When I moved offices at a previous job, I had a power cord that ran across the room by my desk. I stepped over it every day without a problem. Then the safety person noticed it and I had to put a plastic cord-container thing across it to try and flatten it out. At which point I began tripping every day on the safety equipment. I think I even sprained my ankle at one point.
Just had a debate with someone that proves people have no idea how to apply safety regulations.
They insisted that gov’t agencies, and insurance companies can dictate what people are allowed where on my business property.
They can all make recomendations, but they cannot dictate.
This person then said “you can’t have random people in your shop.”. I explained that there is a difference between random and invited/approved. And that as the owner, I can invite and approve anyone I want. My delegates in my absence have the same authority.
Those signs you see in shops about insurance being the reason why customers are not allowed beyond certain points are all BS. They are there to keep uninvited people from distracting and bothering the technicians at work. I routinely bring customers back to show them something they should see, be it an allignment issue, brakes or whatever.
@Hyrax, Emily & Jenny: That reminds me of Harry Potter’s third year, in which Harry and Ron (felt they) had to make up predictions for the whole next month, which then became more and more extreme and idiotic…
But making up insane safety risks of utterly mundane office things with idiotic ways to prevent those in the future actually sounds quite fun… 😀
(Would they know if 1 person wrote the report and then copied it for the rest of the office workers?)
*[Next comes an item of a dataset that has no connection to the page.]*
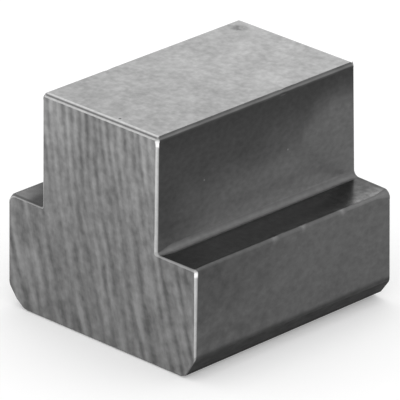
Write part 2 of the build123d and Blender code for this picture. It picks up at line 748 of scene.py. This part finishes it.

As someone who works for an engineering company, I think there’s nothing wrong with a periodic “What are you doing that you could be doing more safely” for office workers. Trip hazards, slip hazards, cuts, lifting injuries — all of these can lead to injury in an office setting.
And, yes, I think it would be a good occasional exercise to look at the things you’re doing every day for what risks you may running that you’ve never even thought about. You cross the street for lunch — are you actually crossing at a crosswalk, with the signal? You eat lunch at the restaurant over there — do you know where the fire exits are? You sit out on the patio — how much sun exposure are you getting?
Sure, obsessing over that stuff all the time deadens worthwhile risk assessment and leads people to treat serious safety threats as a joke. And, yes, that is a serious process problem (when everything is a safety threat, nothing is a safety threat). But assuming that the office is a safe place and that the things we do every day are safe because we do them every day is, yeah, a formula for being really surprised when you do get hurt.